We know that the world needs Jesus and everything he has to offer.  The lives of people today are filled to the brim with pressure, demands, stress, goals, and activities.  Yet so many lives are lacking in fulfillment, peace, and joy.   So many people have lives, jobs, and relationships that are constantly on the verge of breaking from the strain of trying to fill their cup with drink that does not satisfy but keeps them coming back for more, just the same.  These are the people who need to know Christ and need the fellowship of the church.  (Turning Points, ix) And we, the church, are the people who are called to dispense God’s grace to these people.  Yet what is often true is that we, the church, are a mirror image of the overly busy, stressed out, addicted world that we seek to serve.  We try to fill the world’s empty cup with a dry pitcher.
The reason for our dry pitcher is usually simple:  we have developed a kind of spiritual amnesia—we forgot that we aren’t God.  If we are trying to live our life and do our ministry merely on our own strength, we will fall flat every time.   As Jesus once said to his disciples, I am the vine, you are the branches.  Apart from me you can do nothing.   The opposite is also true:  with Jesus, we can do anything he calls us to do.  When we first started Morning Star a few years back, I used to tell people that as far as our goals and ministries are concerned, the sky’s the limit.  But in truth, when we are drawing our strength from Jesus, even the sky cannot limit us.

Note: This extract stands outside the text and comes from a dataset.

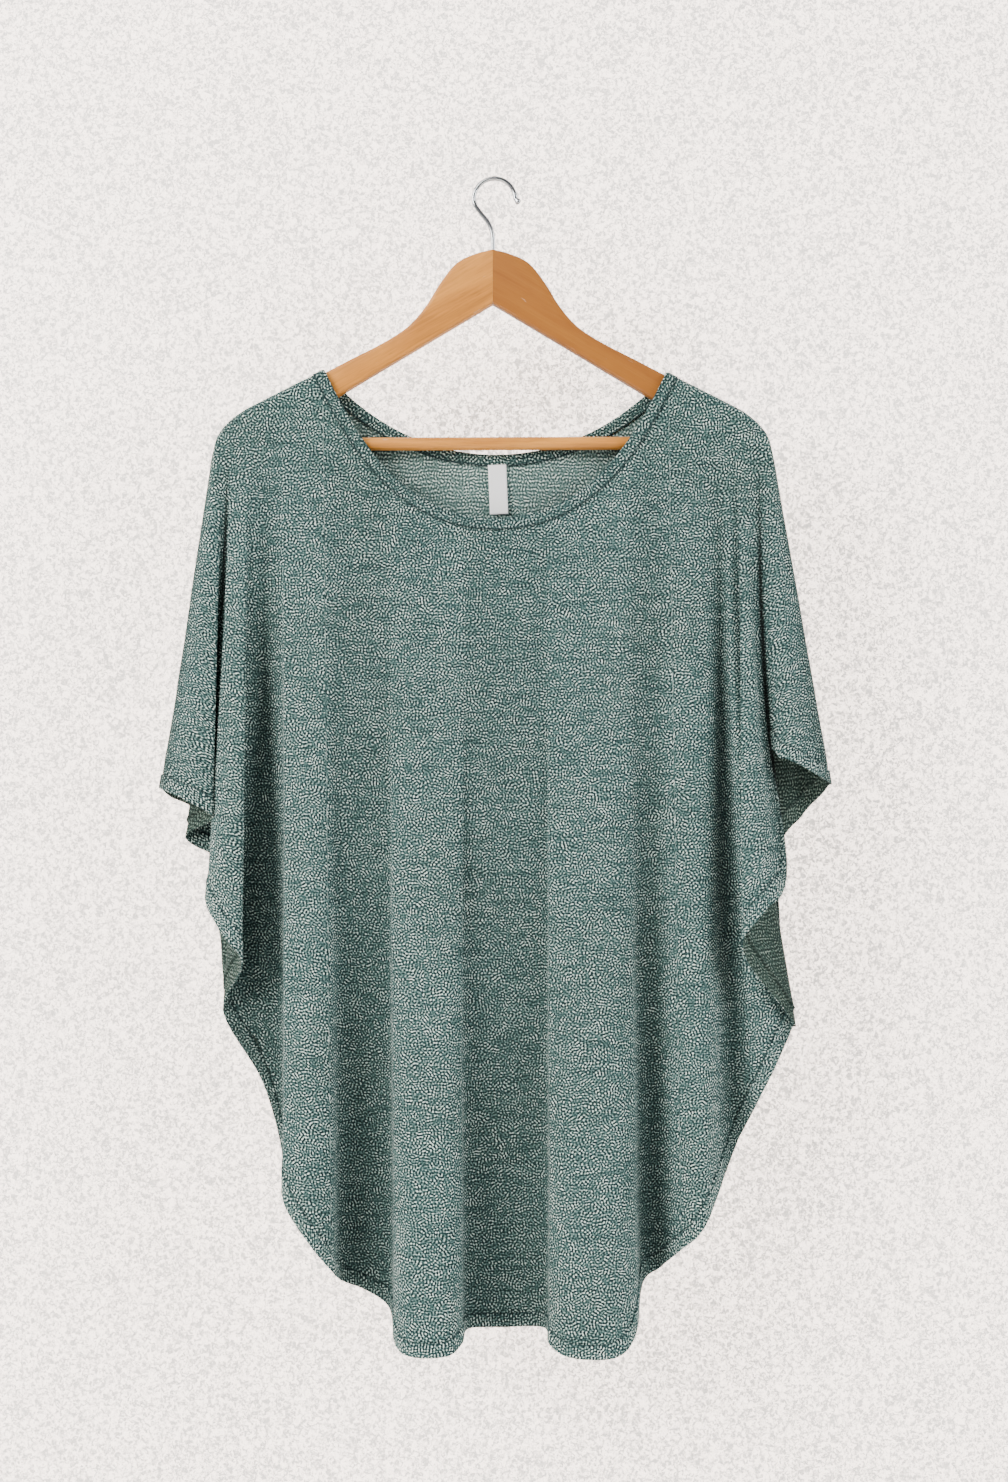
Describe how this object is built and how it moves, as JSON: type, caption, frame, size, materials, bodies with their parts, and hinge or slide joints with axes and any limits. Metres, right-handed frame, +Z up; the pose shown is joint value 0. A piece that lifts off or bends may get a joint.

 Our human weaknesses are no problem to God.  The Apostle Paul once described the Christian ministry as the apparent contradiction of an ordinary clay pot that contains a treasure of diamonds or gold.   We ourselves are ordinary, easily broken, clay pots, but God has placed in us a great treasure—the Holy Spirit and with the Spirit, the ability to do ministry.
In  December of 1996 then Los Angeles Times reported that David Suna and John Tu sold 80 per cent of their company, Kingston Technology Corp., the world’s largest manufacturer of computer memory products, for $1.5 billion dollars.   The two men decided to share their windfall with their employees.  The average bonus payment their workers received was just over $75,000.  Suna summarized their decision:  “To share our success with everybody is the most joy we can have.”  (Fresh Illustrations, 185)
That’s what God is like, only in greater measure.  So, the good news today is, you may already be a winner.  Do you believe in Jesus Christ?  Have you made the commitment to follow him?  Listen again to what Jesus said.  “He who believes in me, as the Scripture has said, out of his heart will flow rivers of living water.”   The Holy Spirit is in each believer.  We just need give the Spirit room to work in our own lives.